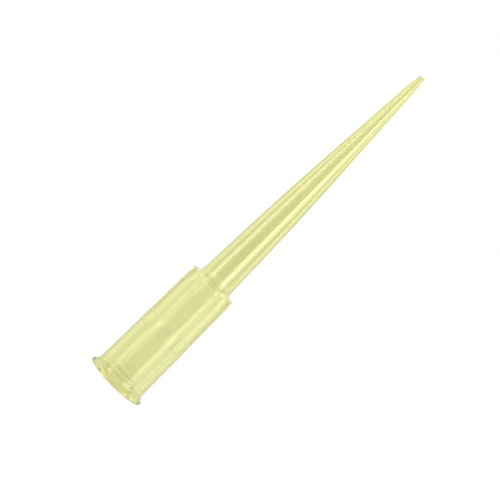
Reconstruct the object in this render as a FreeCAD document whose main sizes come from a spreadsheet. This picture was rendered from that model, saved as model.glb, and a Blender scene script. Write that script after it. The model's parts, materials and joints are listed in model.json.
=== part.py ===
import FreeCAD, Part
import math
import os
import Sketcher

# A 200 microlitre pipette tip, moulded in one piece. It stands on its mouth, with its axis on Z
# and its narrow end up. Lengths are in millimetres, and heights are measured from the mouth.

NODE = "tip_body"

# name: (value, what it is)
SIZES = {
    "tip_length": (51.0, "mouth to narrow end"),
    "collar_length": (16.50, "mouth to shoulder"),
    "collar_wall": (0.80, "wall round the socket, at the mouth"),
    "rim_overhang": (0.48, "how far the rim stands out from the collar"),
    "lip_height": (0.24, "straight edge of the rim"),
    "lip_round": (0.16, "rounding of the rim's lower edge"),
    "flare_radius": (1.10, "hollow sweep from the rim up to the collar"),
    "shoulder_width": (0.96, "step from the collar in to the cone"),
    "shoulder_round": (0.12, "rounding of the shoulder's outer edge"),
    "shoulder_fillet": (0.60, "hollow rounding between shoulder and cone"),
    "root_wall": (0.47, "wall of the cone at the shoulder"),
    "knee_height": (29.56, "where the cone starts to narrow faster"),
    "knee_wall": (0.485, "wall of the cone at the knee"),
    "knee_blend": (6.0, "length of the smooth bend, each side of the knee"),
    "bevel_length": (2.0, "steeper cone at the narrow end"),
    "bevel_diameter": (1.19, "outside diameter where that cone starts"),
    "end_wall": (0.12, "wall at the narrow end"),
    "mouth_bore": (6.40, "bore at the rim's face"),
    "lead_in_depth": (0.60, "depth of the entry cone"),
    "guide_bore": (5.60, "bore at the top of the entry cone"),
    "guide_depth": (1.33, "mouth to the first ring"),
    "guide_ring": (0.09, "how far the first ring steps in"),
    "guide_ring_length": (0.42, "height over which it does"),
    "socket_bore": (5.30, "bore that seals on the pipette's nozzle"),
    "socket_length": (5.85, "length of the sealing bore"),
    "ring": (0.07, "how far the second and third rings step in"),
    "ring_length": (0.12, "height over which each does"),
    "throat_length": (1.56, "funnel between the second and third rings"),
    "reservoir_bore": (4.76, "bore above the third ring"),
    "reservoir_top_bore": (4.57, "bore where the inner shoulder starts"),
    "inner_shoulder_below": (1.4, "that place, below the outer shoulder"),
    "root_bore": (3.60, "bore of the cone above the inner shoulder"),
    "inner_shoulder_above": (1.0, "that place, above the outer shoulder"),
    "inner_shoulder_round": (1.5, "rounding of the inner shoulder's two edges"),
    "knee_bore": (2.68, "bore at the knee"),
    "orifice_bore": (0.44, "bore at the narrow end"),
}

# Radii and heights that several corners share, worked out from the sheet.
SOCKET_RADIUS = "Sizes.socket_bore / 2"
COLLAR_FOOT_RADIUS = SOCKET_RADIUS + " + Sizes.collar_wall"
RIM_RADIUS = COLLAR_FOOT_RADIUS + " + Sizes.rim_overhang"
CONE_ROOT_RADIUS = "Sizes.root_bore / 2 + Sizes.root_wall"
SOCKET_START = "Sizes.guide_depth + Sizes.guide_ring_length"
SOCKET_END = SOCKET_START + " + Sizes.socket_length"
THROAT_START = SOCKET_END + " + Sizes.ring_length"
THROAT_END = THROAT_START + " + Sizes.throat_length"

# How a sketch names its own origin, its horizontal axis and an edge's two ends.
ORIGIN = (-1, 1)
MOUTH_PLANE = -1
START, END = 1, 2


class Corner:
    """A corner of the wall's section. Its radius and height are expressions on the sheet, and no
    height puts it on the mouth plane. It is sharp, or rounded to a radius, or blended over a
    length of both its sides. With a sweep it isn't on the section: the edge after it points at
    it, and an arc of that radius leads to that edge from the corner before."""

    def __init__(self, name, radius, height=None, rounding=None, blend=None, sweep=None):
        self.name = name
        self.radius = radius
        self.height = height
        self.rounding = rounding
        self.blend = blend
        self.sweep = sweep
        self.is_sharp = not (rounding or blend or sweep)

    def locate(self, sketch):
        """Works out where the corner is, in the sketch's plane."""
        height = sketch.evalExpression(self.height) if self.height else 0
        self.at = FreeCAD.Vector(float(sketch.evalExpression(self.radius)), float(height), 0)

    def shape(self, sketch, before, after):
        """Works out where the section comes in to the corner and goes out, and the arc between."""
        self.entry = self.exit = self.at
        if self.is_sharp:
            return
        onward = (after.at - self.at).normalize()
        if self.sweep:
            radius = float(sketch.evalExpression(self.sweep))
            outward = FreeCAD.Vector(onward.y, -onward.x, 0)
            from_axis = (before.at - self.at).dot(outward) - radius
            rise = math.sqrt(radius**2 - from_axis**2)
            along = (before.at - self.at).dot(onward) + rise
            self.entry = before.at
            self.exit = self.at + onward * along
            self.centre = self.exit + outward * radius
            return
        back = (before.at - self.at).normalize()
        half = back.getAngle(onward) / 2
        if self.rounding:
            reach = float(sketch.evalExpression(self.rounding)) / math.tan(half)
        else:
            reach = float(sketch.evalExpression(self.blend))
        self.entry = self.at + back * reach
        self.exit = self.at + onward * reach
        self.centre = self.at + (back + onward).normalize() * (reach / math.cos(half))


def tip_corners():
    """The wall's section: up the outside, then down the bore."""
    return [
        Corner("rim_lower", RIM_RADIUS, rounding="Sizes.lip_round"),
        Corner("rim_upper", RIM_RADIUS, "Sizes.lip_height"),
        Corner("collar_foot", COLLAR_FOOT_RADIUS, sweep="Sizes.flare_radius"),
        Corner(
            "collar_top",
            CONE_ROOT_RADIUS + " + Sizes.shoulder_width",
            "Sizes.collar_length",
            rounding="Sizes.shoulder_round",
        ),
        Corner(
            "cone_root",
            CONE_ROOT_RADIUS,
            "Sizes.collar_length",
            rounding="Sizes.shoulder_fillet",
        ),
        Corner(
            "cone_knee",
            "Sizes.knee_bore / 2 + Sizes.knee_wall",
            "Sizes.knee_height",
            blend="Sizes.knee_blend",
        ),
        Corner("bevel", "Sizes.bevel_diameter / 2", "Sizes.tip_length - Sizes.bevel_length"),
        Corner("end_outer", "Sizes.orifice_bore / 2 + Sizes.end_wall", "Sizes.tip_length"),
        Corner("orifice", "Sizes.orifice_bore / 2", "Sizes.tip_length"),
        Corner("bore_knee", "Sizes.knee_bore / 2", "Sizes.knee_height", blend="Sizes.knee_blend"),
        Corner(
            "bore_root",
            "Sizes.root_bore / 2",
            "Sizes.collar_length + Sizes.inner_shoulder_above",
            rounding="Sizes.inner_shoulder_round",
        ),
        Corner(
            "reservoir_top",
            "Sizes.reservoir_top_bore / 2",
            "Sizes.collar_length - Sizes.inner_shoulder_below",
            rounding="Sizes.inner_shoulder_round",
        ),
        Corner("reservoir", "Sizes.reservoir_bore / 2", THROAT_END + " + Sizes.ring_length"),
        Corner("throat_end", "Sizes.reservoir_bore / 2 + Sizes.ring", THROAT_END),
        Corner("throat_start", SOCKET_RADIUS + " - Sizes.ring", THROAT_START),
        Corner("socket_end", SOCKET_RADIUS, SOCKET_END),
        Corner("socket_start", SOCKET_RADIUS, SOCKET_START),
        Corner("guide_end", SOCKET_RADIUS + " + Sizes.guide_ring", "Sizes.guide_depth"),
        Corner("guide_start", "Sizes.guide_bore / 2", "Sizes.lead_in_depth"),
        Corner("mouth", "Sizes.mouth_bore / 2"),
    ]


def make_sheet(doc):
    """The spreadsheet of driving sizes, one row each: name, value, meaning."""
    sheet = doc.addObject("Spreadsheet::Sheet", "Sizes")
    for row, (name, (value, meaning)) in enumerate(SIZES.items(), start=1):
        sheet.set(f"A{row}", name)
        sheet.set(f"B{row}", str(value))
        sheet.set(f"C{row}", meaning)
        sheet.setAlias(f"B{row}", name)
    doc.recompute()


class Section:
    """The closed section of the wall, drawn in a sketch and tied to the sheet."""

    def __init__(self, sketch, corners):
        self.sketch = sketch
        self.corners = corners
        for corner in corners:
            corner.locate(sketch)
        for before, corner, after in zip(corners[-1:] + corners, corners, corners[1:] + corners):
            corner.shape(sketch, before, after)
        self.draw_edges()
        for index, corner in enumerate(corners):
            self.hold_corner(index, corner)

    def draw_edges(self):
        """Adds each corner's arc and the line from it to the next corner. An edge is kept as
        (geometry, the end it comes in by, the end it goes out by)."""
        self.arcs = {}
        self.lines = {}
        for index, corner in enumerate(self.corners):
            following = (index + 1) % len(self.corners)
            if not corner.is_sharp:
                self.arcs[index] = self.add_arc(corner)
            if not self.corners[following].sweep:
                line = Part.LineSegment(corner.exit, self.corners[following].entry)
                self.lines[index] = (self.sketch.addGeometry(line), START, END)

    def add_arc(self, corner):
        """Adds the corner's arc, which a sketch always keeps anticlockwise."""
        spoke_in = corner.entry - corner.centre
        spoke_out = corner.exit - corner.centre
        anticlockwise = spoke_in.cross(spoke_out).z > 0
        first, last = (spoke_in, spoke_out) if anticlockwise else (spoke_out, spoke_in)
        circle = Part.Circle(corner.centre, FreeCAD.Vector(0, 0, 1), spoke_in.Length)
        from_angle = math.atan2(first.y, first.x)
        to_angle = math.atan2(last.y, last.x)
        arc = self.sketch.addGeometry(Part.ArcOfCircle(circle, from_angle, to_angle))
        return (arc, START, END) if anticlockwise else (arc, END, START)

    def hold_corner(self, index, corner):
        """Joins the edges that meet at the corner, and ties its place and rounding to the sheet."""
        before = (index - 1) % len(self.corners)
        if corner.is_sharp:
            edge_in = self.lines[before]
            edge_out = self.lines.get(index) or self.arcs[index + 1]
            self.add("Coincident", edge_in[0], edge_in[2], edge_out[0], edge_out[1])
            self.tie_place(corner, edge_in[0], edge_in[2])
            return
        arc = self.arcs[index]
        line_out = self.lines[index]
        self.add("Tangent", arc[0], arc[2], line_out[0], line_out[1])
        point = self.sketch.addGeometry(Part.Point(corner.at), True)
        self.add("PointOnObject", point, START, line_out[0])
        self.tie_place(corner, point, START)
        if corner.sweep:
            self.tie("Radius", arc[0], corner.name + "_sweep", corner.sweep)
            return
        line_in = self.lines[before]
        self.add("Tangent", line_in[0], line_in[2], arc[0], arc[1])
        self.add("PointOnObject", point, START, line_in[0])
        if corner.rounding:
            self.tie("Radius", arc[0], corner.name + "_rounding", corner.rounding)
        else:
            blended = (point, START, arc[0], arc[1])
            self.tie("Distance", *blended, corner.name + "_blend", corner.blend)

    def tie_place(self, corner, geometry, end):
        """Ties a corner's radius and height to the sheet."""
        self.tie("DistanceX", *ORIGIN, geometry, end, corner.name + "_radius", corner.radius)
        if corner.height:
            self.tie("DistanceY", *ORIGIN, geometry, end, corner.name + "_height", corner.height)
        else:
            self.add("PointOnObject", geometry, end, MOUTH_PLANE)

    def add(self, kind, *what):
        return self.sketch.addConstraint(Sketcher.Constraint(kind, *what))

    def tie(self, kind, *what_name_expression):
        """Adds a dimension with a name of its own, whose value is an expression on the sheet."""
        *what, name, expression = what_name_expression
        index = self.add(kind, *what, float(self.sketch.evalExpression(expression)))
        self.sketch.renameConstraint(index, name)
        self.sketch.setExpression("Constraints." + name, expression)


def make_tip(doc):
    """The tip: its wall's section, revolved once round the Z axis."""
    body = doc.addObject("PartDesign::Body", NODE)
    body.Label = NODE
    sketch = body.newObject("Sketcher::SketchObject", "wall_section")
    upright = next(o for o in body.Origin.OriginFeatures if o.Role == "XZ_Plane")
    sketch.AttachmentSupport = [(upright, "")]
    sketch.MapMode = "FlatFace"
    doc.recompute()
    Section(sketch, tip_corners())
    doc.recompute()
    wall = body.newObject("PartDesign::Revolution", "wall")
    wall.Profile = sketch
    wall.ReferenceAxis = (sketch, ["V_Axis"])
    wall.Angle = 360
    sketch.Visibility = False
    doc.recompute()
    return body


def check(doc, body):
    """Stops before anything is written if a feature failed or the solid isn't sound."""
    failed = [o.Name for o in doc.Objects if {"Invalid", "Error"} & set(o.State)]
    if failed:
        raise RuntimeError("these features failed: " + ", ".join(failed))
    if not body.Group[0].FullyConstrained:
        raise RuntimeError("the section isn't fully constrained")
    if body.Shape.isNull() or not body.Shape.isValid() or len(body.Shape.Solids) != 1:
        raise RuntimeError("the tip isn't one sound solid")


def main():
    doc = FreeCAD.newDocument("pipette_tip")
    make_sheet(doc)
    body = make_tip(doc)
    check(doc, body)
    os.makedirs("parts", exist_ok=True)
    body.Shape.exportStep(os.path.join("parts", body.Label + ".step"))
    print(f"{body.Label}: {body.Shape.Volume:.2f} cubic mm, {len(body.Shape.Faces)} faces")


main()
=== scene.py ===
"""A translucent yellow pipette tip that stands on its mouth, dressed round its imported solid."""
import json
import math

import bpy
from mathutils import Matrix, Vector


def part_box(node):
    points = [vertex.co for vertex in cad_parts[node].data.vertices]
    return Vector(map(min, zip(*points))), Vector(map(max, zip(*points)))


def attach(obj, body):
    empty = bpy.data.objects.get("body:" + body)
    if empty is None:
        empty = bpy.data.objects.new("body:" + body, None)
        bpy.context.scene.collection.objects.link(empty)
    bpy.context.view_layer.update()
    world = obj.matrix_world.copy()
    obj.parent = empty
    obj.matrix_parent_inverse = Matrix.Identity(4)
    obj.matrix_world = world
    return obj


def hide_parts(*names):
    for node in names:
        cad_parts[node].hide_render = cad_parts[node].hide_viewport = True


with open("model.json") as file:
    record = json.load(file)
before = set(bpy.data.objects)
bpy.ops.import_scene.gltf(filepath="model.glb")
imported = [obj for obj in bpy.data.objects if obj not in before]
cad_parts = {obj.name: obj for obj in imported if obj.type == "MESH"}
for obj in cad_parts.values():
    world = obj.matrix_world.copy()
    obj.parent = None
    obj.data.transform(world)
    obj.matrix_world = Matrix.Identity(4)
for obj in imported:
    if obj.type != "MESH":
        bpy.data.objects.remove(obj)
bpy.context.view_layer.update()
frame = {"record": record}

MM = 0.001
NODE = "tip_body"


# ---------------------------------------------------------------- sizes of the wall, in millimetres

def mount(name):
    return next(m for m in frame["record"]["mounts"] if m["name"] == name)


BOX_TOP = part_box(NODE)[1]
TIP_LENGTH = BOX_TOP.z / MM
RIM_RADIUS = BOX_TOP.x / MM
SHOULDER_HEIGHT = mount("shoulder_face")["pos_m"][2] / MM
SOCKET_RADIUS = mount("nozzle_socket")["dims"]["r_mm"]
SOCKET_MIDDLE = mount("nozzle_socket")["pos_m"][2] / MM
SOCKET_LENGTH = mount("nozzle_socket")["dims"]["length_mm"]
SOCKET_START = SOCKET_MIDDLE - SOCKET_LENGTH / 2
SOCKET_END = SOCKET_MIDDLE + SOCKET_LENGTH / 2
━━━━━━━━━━
### WORK TO COMPLETE
Give again only the lines from the one bearing "body = make_tip(doc)" through the one bearing "return next(m for", exactly as they stand.

### FINISHED ANSWER
    body = make_tip(doc)
    check(doc, body)
    os.makedirs("parts", exist_ok=True)
    body.Shape.exportStep(os.path.join("parts", body.Label + ".step"))
    print(f"{body.Label}: {body.Shape.Volume:.2f} cubic mm, {len(body.Shape.Faces)} faces")


main()
=== scene.py ===
"""A translucent yellow pipette tip that stands on its mouth, dressed round its imported solid."""
import json
import math

import bpy
from mathutils import Matrix, Vector


def part_box(node):
    points = [vertex.co for vertex in cad_parts[node].data.vertices]
    return Vector(map(min, zip(*points))), Vector(map(max, zip(*points)))


def attach(obj, body):
    empty = bpy.data.objects.get("body:" + body)
    if empty is None:
        empty = bpy.data.objects.new("body:" + body, None)
        bpy.context.scene.collection.objects.link(empty)
    bpy.context.view_layer.update()
    world = obj.matrix_world.copy()
    obj.parent = empty
    obj.matrix_parent_inverse = Matrix.Identity(4)
    obj.matrix_world = world
    return obj


def hide_parts(*names):
    for node in names:
        cad_parts[node].hide_render = cad_parts[node].hide_viewport = True


with open("model.json") as file:
    record = json.load(file)
before = set(bpy.data.objects)
bpy.ops.import_scene.gltf(filepath="model.glb")
imported = [obj for obj in bpy.data.objects if obj not in before]
cad_parts = {obj.name: obj for obj in imported if obj.type == "MESH"}
for obj in cad_parts.values():
    world = obj.matrix_world.copy()
    obj.parent = None
    obj.data.transform(world)
    obj.matrix_world = Matrix.Identity(4)
for obj in imported:
    if obj.type != "MESH":
        bpy.data.objects.remove(obj)
bpy.context.view_layer.update()
frame = {"record": record}

MM = 0.001
NODE = "tip_body"


# ---------------------------------------------------------------- sizes of the wall, in millimetres

def mount(name):
    return next(m for m in frame["record"]["mounts"] if m["name"] == name)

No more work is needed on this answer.